The man is a relative of the Oxleys, the oldest family in the area, descended from the very first men who buried under the moors to build the railways tunnels for 3 miles under the moors. But the Oxleys are a secretive family, protective of their own, and they refuse to talk to Ben, an outsider. Thus, progress on the investigation is almost nil. And, to compound Ben's problems, Diane Fry's sister, who ran off when they were teenagers, turns up out of the blue, seeking his help. She wants him to convince Diane to stop looking for, to forget her private investigations and leave things be. With the two officers' relationship tense and fragile at best, this is a shift in the dynamic which could easily destroy it altogether.

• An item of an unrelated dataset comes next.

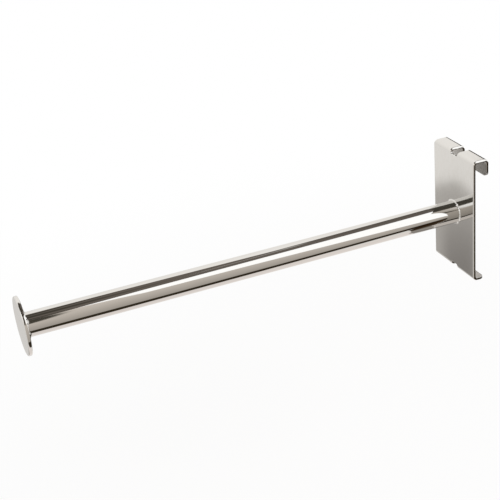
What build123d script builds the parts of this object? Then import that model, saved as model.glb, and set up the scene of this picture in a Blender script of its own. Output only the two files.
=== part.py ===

Stephen Booth has, within the space of only four novels, safely joined the impressive ranks of Reginald Hill and Peter Robinson as England's most accomplished northern crime novelists. This series, set mostly on and around the remote moors of Derbyshire, has everything. The plots are cracking and clever, paced and patterned masterfully, and the writing is very good indeed, but the most powerful feature of the series is Booth's atmospheric evocation of place, which is dark and brooding and brilliant.

The moors become terrifying, ominous and eerie, yet they also retain a dark beauty which draws the reader right in. And that ability to create atmosphere is displayed more strongly than ever in this fourth book, and all throughout the book he comes up with some excellent reflections of the gradual decay of the moors. The village of Withens, shrinking and dying; the forgotten churchyard, overgrown and tangled with weeds; the long-established family slowly finding themselves rent asunder.

Booth also has a great aptitude for character. His minor characters are as fascinating and well-developed as his two leads, who themselves possibly make up the most interesting duo on the scene in crime fiction. The relationship between Cooper and Fry is complex and compelling, its shifts and undercurrents have a way of making the reader slightly nervous.

The tension between the two is palpable, and the obviousness of the fact that they do care about one another, on various levels, often has the reader imploring them to take a step back and just listen to one another properly just for a change. To be honest, I doubt there is another relationship with as great a dynamic and level of interest in all the crime genre. The series is worth reading just for the shifts and changes and subtle nuances in the pair's attitude toward one another.

Stephen Booth has won the Barry award for Best British novel two years running, and, with the fact that Blind to the Bones is the strongest novel yet in this powerful series, I wouldn't be at all surprised if he snatches it for a well-deserved third time.